SOURCE EXCERPT:
(begin)

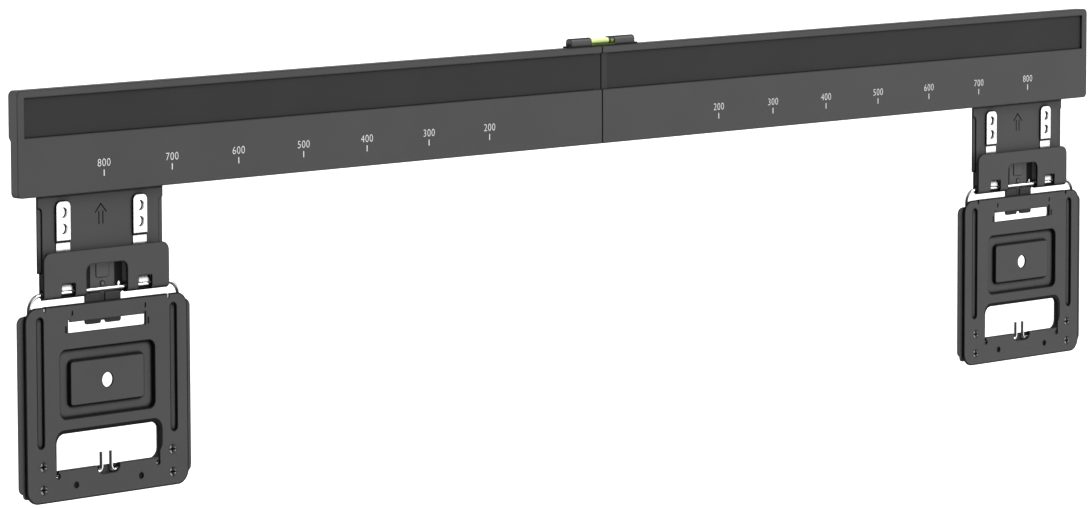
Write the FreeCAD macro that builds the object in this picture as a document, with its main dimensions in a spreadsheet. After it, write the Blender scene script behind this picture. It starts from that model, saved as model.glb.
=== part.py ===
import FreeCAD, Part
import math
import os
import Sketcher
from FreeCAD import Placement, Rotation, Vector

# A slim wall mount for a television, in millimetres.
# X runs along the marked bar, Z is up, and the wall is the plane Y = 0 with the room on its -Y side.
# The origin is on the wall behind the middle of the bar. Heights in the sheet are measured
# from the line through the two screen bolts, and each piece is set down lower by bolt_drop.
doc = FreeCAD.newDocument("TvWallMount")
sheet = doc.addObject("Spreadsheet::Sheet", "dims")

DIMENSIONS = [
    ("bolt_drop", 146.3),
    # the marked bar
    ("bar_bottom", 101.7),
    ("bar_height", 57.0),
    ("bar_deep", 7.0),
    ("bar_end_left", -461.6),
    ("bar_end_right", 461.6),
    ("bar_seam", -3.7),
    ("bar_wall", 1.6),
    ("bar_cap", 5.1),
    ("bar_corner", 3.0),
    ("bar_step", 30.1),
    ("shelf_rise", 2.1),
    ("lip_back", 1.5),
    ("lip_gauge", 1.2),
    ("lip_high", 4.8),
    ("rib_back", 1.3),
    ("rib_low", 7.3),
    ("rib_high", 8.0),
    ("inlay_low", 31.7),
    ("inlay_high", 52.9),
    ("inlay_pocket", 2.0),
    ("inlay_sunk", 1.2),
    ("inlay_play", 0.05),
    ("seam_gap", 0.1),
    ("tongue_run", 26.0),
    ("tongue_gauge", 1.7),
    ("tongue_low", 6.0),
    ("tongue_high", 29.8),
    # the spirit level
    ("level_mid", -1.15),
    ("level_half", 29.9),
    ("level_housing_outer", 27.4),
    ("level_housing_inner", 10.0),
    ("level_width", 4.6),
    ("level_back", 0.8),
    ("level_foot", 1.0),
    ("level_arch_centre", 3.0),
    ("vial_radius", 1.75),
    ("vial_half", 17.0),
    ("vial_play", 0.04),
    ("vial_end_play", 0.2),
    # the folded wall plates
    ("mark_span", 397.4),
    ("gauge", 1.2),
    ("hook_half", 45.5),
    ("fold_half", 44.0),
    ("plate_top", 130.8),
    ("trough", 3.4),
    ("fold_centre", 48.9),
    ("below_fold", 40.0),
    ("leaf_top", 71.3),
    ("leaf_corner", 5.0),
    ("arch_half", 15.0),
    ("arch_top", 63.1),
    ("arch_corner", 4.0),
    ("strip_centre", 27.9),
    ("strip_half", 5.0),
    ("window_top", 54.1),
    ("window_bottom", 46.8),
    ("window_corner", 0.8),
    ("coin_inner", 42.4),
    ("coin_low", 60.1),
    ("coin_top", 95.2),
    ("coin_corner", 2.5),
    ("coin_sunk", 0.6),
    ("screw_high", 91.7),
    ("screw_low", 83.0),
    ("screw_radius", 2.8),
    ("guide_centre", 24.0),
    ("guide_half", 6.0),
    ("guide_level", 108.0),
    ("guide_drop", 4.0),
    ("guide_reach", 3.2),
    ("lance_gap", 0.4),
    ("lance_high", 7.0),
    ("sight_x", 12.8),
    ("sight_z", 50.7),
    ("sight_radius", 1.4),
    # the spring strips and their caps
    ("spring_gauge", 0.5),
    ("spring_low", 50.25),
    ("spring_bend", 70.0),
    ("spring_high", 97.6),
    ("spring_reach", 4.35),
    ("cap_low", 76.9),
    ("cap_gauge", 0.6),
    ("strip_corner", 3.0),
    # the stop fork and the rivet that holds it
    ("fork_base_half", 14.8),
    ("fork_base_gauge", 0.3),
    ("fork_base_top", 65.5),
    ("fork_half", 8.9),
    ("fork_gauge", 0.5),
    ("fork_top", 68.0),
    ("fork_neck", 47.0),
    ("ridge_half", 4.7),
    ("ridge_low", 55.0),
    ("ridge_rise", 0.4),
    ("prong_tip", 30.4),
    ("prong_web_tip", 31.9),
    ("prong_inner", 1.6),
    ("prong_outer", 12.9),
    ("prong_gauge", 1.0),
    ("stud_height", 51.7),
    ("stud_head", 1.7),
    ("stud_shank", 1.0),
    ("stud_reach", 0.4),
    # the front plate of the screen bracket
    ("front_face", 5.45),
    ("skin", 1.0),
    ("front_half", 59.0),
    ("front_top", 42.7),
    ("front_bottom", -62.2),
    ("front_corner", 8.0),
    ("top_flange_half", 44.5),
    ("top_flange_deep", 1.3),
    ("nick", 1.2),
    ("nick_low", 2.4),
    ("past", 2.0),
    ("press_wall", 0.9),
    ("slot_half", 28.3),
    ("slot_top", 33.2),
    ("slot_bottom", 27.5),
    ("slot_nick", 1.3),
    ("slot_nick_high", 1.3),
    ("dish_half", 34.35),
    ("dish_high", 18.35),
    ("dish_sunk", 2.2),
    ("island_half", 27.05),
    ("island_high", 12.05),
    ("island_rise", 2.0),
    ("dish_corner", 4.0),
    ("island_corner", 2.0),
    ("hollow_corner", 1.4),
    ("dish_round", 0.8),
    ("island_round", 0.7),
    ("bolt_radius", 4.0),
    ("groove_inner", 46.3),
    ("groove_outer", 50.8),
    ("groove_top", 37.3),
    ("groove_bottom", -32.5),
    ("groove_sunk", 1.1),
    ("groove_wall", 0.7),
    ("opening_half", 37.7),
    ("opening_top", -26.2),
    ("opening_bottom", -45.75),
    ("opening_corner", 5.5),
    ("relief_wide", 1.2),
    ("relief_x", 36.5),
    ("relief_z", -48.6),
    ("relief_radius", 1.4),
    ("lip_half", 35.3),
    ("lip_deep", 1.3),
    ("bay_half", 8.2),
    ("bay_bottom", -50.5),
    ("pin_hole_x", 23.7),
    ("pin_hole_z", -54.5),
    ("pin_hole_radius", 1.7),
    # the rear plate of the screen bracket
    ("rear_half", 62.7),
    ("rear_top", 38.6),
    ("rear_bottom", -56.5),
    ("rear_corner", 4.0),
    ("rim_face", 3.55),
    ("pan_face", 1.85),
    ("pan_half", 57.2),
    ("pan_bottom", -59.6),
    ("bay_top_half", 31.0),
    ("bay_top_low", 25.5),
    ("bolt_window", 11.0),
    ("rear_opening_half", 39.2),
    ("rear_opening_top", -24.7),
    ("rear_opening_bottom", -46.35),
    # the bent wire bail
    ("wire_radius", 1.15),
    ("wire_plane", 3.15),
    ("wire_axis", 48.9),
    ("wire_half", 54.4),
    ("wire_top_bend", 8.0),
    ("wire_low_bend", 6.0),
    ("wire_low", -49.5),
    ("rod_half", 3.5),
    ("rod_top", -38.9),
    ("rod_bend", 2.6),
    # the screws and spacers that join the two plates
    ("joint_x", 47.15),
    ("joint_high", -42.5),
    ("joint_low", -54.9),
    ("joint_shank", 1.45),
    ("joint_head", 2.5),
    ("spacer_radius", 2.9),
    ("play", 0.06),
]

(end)

Starting at the first line of the data above, please restate word for word every line up to and including the one that holds "from FreeCAD import", and add nothing else.

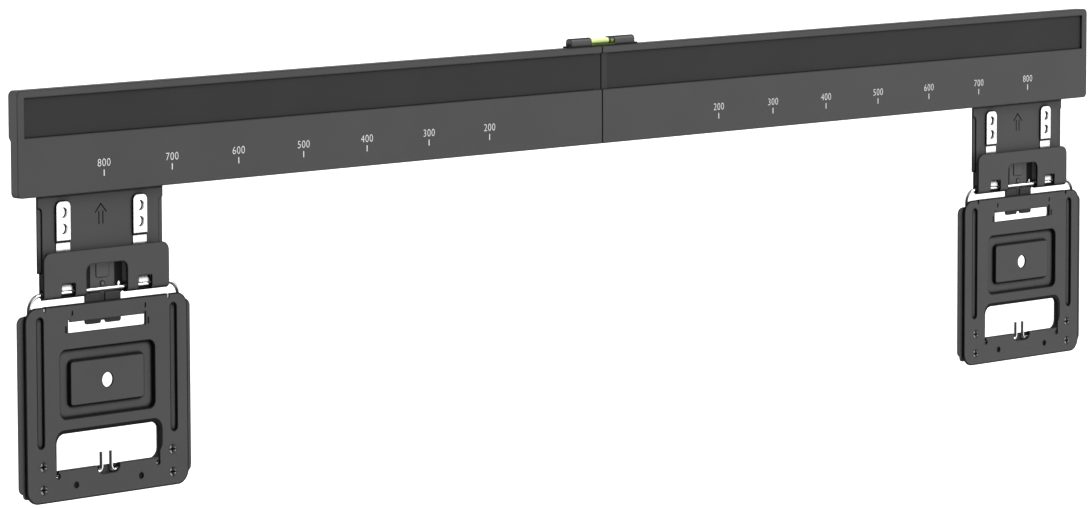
Write the FreeCAD macro that builds the object in this picture as a document, with its main dimensions in a spreadsheet. After it, write the Blender scene script behind this picture. It starts from that model, saved as model.glb.
=== part.py ===
import FreeCAD, Part
import math
import os
import Sketcher
from FreeCAD import Placement, Rotation, Vector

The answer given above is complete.